▼
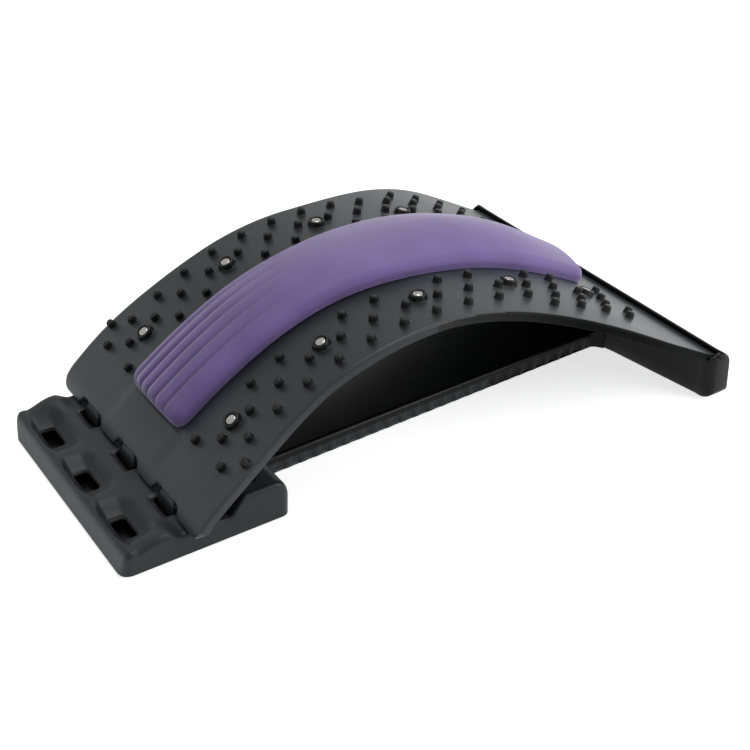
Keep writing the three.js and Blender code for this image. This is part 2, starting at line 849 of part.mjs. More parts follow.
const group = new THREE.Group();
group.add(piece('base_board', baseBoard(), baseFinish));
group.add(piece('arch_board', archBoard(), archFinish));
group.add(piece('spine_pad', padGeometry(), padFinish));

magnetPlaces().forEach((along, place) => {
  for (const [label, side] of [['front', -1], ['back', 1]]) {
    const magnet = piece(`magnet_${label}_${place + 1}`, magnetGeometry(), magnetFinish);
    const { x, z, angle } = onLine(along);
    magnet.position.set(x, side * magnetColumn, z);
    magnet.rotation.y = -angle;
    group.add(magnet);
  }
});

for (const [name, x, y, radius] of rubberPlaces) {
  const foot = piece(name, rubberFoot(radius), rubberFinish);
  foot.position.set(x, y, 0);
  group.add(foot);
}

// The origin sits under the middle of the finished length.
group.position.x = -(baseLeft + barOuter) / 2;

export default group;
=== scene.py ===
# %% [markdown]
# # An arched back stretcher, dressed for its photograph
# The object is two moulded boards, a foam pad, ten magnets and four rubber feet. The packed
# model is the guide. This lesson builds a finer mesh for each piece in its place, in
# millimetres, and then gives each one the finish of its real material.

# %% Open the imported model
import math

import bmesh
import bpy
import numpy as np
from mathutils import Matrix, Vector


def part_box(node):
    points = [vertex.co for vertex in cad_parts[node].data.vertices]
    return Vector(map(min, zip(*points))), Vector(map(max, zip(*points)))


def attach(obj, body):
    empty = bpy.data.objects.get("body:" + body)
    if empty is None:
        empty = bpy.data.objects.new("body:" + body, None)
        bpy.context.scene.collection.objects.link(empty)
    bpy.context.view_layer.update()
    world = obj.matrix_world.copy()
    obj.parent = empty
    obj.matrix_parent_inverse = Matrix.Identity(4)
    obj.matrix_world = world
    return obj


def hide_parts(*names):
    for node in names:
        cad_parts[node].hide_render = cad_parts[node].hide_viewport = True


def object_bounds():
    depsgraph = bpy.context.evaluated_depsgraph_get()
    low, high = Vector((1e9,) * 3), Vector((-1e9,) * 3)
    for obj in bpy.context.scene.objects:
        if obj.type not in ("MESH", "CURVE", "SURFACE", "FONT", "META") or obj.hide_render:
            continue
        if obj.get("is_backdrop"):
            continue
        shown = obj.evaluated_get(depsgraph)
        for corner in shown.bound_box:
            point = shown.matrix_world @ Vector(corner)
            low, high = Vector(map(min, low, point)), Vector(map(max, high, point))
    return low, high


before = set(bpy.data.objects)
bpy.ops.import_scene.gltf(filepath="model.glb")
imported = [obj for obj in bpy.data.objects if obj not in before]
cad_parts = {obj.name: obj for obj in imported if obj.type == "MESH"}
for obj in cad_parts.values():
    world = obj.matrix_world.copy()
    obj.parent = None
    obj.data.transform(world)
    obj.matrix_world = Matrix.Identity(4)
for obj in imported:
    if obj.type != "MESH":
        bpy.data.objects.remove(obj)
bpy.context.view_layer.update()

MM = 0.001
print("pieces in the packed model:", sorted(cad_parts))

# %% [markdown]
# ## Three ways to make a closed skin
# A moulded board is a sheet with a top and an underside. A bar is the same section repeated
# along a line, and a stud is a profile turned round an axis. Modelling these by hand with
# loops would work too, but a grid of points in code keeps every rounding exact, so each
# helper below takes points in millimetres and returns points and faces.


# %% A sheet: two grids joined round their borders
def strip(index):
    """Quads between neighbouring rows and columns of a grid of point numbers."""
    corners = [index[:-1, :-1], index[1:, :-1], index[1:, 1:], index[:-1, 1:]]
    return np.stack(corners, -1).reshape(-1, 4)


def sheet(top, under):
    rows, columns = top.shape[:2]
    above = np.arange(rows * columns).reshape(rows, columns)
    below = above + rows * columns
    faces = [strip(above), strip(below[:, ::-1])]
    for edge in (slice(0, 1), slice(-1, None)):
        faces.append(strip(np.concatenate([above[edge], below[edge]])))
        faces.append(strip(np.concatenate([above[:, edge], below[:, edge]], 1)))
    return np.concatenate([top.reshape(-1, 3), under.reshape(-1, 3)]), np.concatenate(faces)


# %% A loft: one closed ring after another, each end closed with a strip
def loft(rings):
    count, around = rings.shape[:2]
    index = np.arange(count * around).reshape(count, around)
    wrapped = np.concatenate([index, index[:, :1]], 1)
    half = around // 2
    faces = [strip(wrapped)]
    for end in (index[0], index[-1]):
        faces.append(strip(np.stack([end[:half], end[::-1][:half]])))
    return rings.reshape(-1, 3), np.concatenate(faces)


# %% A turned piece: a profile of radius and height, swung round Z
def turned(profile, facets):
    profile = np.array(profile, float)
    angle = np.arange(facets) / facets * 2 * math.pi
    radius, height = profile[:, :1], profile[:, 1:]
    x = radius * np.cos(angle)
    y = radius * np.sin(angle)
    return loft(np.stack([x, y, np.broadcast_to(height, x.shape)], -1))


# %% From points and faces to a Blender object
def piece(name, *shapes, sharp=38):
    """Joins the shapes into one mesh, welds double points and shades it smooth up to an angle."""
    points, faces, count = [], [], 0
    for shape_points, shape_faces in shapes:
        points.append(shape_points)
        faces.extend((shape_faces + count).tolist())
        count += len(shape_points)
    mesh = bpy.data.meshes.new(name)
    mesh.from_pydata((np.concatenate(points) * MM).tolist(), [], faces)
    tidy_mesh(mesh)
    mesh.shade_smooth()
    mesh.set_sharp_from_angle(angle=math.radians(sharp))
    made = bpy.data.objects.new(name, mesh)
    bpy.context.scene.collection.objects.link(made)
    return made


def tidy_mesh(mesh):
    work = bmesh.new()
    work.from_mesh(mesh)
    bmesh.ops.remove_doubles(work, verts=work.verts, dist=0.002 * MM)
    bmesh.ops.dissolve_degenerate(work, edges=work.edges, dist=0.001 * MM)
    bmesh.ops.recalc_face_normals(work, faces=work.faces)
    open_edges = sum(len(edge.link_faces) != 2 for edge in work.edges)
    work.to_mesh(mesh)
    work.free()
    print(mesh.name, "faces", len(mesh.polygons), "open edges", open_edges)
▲
The required output is an exact reproduction of the lines starting at the one that contains "magnetPlaces().forEach((along, place) =>" and ending at the one that contains "for corner in". Both boundary lines belong to it.

WORKED SOLUTION =
magnetPlaces().forEach((along, place) => {
  for (const [label, side] of [['front', -1], ['back', 1]]) {
    const magnet = piece(`magnet_${label}_${place + 1}`, magnetGeometry(), magnetFinish);
    const { x, z, angle } = onLine(along);
    magnet.position.set(x, side * magnetColumn, z);
    magnet.rotation.y = -angle;
    group.add(magnet);
  }
});

for (const [name, x, y, radius] of rubberPlaces) {
  const foot = piece(name, rubberFoot(radius), rubberFinish);
  foot.position.set(x, y, 0);
  group.add(foot);
}

// The origin sits under the middle of the finished length.
group.position.x = -(baseLeft + barOuter) / 2;

export default group;
=== scene.py ===
# %% [markdown]
# # An arched back stretcher, dressed for its photograph
# The object is two moulded boards, a foam pad, ten magnets and four rubber feet. The packed
# model is the guide. This lesson builds a finer mesh for each piece in its place, in
# millimetres, and then gives each one the finish of its real material.

# %% Open the imported model
import math

import bmesh
import bpy
import numpy as np
from mathutils import Matrix, Vector


def part_box(node):
    points = [vertex.co for vertex in cad_parts[node].data.vertices]
    return Vector(map(min, zip(*points))), Vector(map(max, zip(*points)))


def attach(obj, body):
    empty = bpy.data.objects.get("body:" + body)
    if empty is None:
        empty = bpy.data.objects.new("body:" + body, None)
        bpy.context.scene.collection.objects.link(empty)
    bpy.context.view_layer.update()
    world = obj.matrix_world.copy()
    obj.parent = empty
    obj.matrix_parent_inverse = Matrix.Identity(4)
    obj.matrix_world = world
    return obj


def hide_parts(*names):
    for node in names:
        cad_parts[node].hide_render = cad_parts[node].hide_viewport = True


def object_bounds():
    depsgraph = bpy.context.evaluated_depsgraph_get()
    low, high = Vector((1e9,) * 3), Vector((-1e9,) * 3)
    for obj in bpy.context.scene.objects:
        if obj.type not in ("MESH", "CURVE", "SURFACE", "FONT", "META") or obj.hide_render:
            continue
        if obj.get("is_backdrop"):
            continue
        shown = obj.evaluated_get(depsgraph)
        for corner in shown.bound_box:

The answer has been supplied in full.